Film demands much more from a speaker than does a live appearance or even one on television. The audience is totally captive, enclosed in a tunnel. The only source of light and sound is the screen at the other end. Every nuance is scrutinized.
Evangelical comfort with language may warrant its heavy use when that is the only medium used (such as in the book, Whatever Happened to the Human Race? Fleming H. Revell, 1979). However, there are several more sensory dimensions through which one can work the message in film. The existential potential must be appreciated to be pursued.
An example of language overkill clutters a sensitive scene in which a young boy and girl (Franky’s children) play mommy and daddy with a baby doll. I first saw the sequence on an editing table without sound. I could almost imagine the little girl’s words as I watched. In the final version, the young girl awkwardly recites an overwritten script of four- and five-syllable words. Here words detract from the impact.
One of the more effective examples in this series depicts society’s dehumanization of the aged. A parapalegic grandmother is discarded by her children in a nursing home—propped glassy-eyed and alone in front of a television set blaring forth quiz show banality—and forgotten. In the dramatization of this everyday occurrence, we have witnessed a visual parable with a felt impact beyond words.
By the end of episode three, human dignity has been regained. Abortion, infanticide, euthanasia, death with dignity, and mercy killing have all been dismantled as viable social alternatives to life. The Judeo-Christian understanding of man has left humanism bankrupt.

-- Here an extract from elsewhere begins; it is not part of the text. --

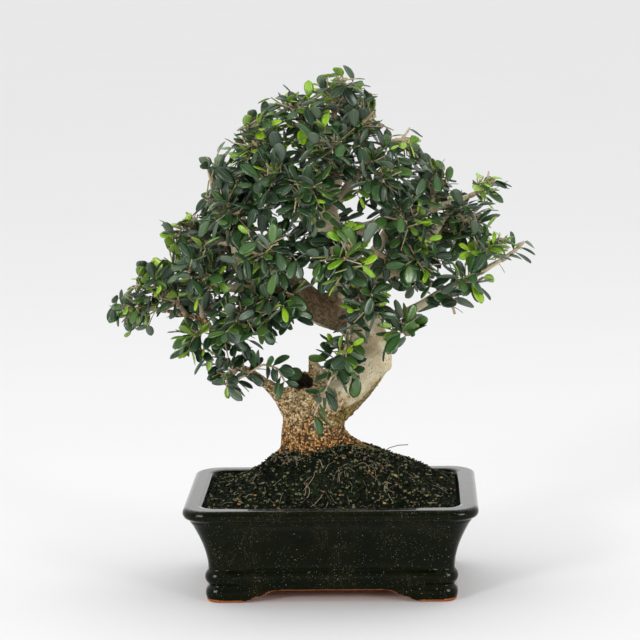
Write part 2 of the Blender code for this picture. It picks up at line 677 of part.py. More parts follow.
def outside(spot, surface):
    near, normal, _, distance = surface.find_nearest(at(*spot))
    return distance > GAP * MM and (at(*spot) - near).dot(normal) > 0


def make_sprays(trunk, pieces):
    blade = leaf_shape()
    surface = BVHTree.FromObject(trunk, bpy.context.evaluated_depsgraph_get())
    for name, spray in grow_tree().items():
        stem = tube(f"spray_{name}", tapered(seated(spray["axis"], surface), AXIS_RADII), pieces)
        parts = bpy.data.collections.new(name)
        bpy.context.scene.collection.children.link(parts)
        for number, points in enumerate(spray["twigs"][:MAIN_TWIGS]):
            tube(f"{name}_twig_{number}", tapered(points, TWIG_RADII), parts)
        for number, (place, way, face, length, width, _) in enumerate(spray["leaves"]):
            leaf = bpy.data.objects.new(f"{name}_leaf_{number}", blade.copy())
            columns = (way * length * MM, face.cross(way) * width * MM, face * MM)
            leaf.data.transform(Matrix.Translation(at(*place)) @ Matrix(columns).transposed().to_4x4())
            parts.objects.link(leaf)
        fuse(stem, parts)
        paint(stem, (0.018, 0.058, 0.026), 0.32)
    bpy.data.meshes.remove(blade)


def main():
    pieces, cutters = fresh_collections()
    make_pot(pieces, cutters)
    pockets = make_screens(pieces, cutters)
    trunk = make_trunk(pieces, cutters)
    make_soil(trunk, pockets, pieces, cutters)
    make_sprays(trunk, pieces)
    for piece in pieces.objects:
        print(piece.name, len(piece.data.polygons))


main()
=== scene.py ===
# %% [markdown]
# # An olive bonsai in a glazed tray pot
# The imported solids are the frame: they say where each piece is and how large it is. This lesson puts
# finer pieces on that frame. The pot, the soil, the trunk and each leafy spray are made again with the
# detail that an eye expects, and every one keeps the place of the solid that it stands for.
# Sizes are in millimetres, measured from the middle of the pot on the surface it stands on, because
# that is how they were read off; one function turns them into metres from the frame's origin.

import itertools
import math
import random

import bmesh
import bpy
import numpy as np
from mathutils import Matrix, Vector, noise
from mathutils.bvhtree import BVHTree


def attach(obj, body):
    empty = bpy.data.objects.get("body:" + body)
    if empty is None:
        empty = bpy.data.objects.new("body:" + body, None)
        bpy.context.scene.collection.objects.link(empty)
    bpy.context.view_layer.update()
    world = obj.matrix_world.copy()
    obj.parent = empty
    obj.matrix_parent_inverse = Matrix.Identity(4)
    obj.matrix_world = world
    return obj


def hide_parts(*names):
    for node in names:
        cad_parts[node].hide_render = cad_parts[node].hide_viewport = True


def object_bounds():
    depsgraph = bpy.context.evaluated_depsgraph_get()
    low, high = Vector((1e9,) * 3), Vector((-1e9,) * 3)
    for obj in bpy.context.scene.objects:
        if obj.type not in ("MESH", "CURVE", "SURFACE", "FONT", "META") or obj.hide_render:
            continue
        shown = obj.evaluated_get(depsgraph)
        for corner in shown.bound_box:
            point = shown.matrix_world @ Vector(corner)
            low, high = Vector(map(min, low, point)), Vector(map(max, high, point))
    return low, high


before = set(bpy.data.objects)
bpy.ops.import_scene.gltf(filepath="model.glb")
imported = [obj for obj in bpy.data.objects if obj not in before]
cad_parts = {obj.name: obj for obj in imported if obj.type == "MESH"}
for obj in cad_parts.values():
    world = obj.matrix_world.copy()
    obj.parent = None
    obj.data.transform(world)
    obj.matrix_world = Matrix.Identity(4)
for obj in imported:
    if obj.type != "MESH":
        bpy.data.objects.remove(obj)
cad_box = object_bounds()
MM = 0.001
GAP = 0.35
POT_AT = (4.4, -5.5)


def at(x, y, z):
    """A place in millimetres from the pot's middle, in metres from the frame's origin."""
    return Vector((x + POT_AT[0], y + POT_AT[1], z)) * MM


print("nodes", len(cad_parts))

# %% [markdown]
# ## Materials as expressions
# A finish is a small program: noise, ramps and sums that end in a colour, a roughness and a bump. Node
# by node that takes pages, so a socket is wrapped in a class whose operators add the Math nodes. Then
# `1 - mask * 0.5` reads as it is meant. Colours are mixed, never multiplied as numbers, because a Math
# node turns a colour grey. A number that is the same all over goes straight to the shader's own socket.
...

The fourth and fifth films revert again to too much dependence on words, rather than making the powerful use of the visual image so splendidly employed in films one through three. The fifth film presents the gospel, using portions of Scripture for much of the script. In an effort to tie this film to the series, the camera wanders through a dark and ethereal setting of caged people, victims depicted in earlier films, lost somewhere in the abyss. There follows a sequence of Schaeffer’s Bible talks shot on the appropriate locations in the Holy Land. In one, he is the prophet speaking from Mount Sinai.

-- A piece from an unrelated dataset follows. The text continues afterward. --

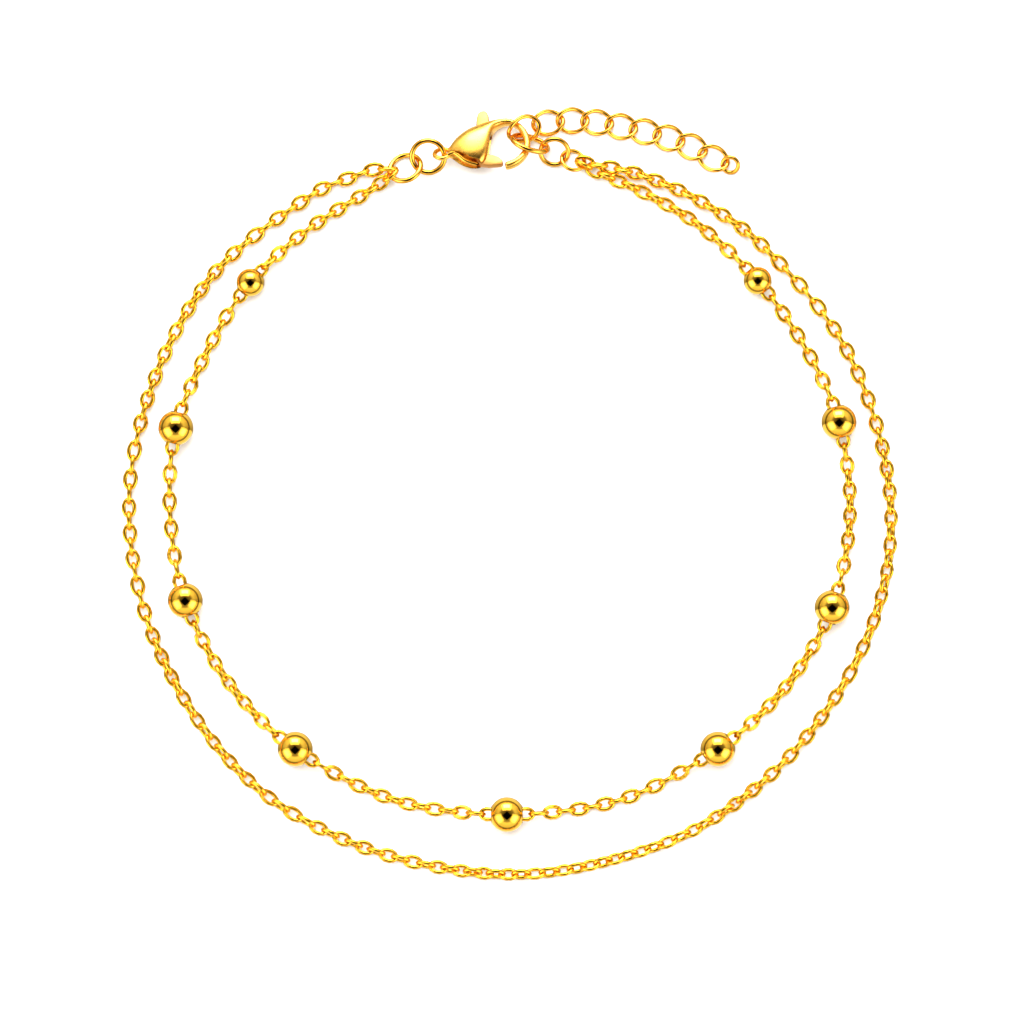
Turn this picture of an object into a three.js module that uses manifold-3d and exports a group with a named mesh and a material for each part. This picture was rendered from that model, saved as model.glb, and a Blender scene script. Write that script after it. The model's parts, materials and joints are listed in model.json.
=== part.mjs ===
// Charm anklet lying on a surface, fastened: two fine cable chains, one of them strung with nine round beads,
// jump rings at both ends, a lobster clasp and an extender of twisted oval links.
// Millimetres, +Z up, the surface at z = 0, +Y towards the clasp, +X to the right as seen from above.

import * as THREE from 'three';
import Module from 'manifold-3d';
import { mergeVertices } from 'three/addons/utils/BufferGeometryUtils.js';

const wasm = await Module();
wasm.setup();

// Cable chains, each a plain tube as wide as its links, which step 1.3 mm apart
const CHAIN_WIDTH = 1.3;
const CHAIN_SIDES = 8;
const CHAIN_STEP = 3;
const CHAIN_RISE = 4.5;
const CHAIN_GAP = 0.3;
const SPAN_DIVISIONS = 50;
const ROUTE_DIVISIONS = 2000;

// Beads: polished balls with flat drilled ends
const BEAD_DIAMETER = 3.5;
const BEAD_LENGTH = 3.1;
const SMALL_BEAD_DIAMETER = 2.8;
const SMALL_BEAD_LENGTH = 2.55;
const BORE_DIAMETER = 0.9;
const BEAD_SIDES = 16;
const BEAD_ROWS = 8;

// Jump rings, outside sizes and wires
const LEFT_RING_1_DIAMETER = 3.7;
const LEFT_RING_2_DIAMETER = 3.8;
const LEFT_RING_WIRE = 0.54;
const HOOK_RING_LENGTH = 4.25;
const HOOK_RING_WIDTH = 3.5;
const HOOK_RING_WIRE = 0.54;
const RIGHT_RING_1_DIAMETER = 3.2;
const RIGHT_RING_1_WIRE = 0.44;
const RIGHT_RING_2_DIAMETER = 2.65;
const RIGHT_RING_2_WIRE = 0.34;

// Extender: twisted oval links and a small ring at the free end
const LINK_LENGTH = 3.45;
const LINK_WIDTH = 2.75;
const FIRST_LINK_LENGTH = 3.65;
const FIRST_LINK_WIDTH = 2.95;
const LINK_WIRE = 0.44;
const LINK_TWIST = 32;
const END_RING_DIAMETER = 1.95;
const END_RING_WIRE = 0.34;

// Room left between two linked wires, and the facets of a ring
const LINK_GAP = 0.12;
const RING_SEGMENTS = 16;
const WIRE_SIDES = 6;

// Lobster clasp: length from the middle of its eye to the far side of its hook, greatest width and thickness
const CLASP_LENGTH = 9;
const CLASP_WIDTH = 5.4;
const CLASP_THICKNESS = 2.4;
const CLASP_PLACE = [-0.1889, 0.9375];
const CLASP_HEADING = 5;
const CLASP_PITCH = 2;
const CLASP_ROLL = -21;
const CLASP_LIFT = 0.05;
const SECTION_SIDES = 14;
const SECTION_SQUARENESS = 2.6;
const EYE_LENGTH = 1.95;
const EYE_WIDTH = 1.75;
const EYE_PLACE = 0.1;
const EYE_WIRE = 0.38;
const EYE_TURN = -24;

// Lever of the clasp: a flat gate with a thumb nib, on a pin hidden between the two cheeks of the body
const LEVER_THICKNESS = 0.7;
const LEVER_SIDE_GAP = 0.1;
const PIN_DIAMETER = 0.6;
const PIN_LENGTH = 1.4;
const PIN_GAP = 0.1;
const PIN_PLACE = [4.1, -0.9];

// Size of the closed loop: routes and places in plan are shares of this radius. The middle of the ankle is where
// the routes of the chains are measured from.
const LOOP_RADIUS = 36;
const ANKLE_CENTRE = [-0.0042, -0.0764];

// Route of the plain chain: degrees round the ankle from +X, and the share of the loop's radius from its middle
const OUTER_ROUTE = [
  [108.8, 1.0514], [114, 1.0444], [122, 1.0528], [140, 1.0639], [158, 1.0556], [176, 1.0528],
  [194, 1.0403], [212, 1.0250], [228, 1.0167], [243, 0.9958], [258, 0.9819], [273, 0.9833],
  [288, 0.9861], [303, 1.0042], [320, 1.0194], [338, 1.0431], [354, 1.0611], [370, 1.0583],
  [388, 1.0500], [406, 1.0375], [418, 1.0333], [428, 1.0264], [437.5, 1.0292],
];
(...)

The films, in many respects, are a breakthrough for Christian cinematography. The music and lyrics were obviously given high priority. Schaeffer and Koop have written a strong, prophetic statement that should clarify the confusion among many Christians about the ethical issues involved. Humanists have been given notice of the impending moral chaos that faces a society divested of its Judeo-Christian foundations. Despite the distracting tendency to posit a preacher on the screen, these films present lucid arguments firmly establishing the biblical view of man as the cornerstone of the legal and medical professions in Western society. They vividly portray the cancerous consequences of humantistic relativism in these professions. But what makes these films mandatory viewing for Christians and others concerned about the degenerating status of all but the “perfect, planned, and privileged” is the way they sort through the relevant data in the light of Scripture and present the inevitable conclusions. They are solid ground on which Christians can take a stand.

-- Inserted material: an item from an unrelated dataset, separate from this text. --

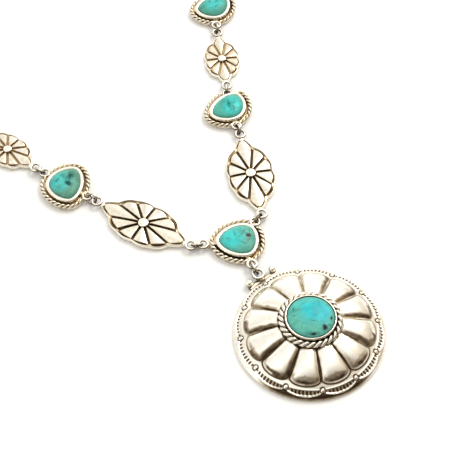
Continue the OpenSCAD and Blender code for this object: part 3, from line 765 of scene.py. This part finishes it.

I both laud and lament these films. They are that way—either very good or very bad (cinematically speaking). There is a confusion about who is in control. Are they a documentary series by Schaeffer and Koop, or a brilliant use of the medium of film by Franky? Room must be allowed for the stature of the writers. The message is their apologetic, but in many places they don’t allow it to become truly intregated with the medium they are employing—film. In outstanding spots it does. And that, for me, is the success of these films.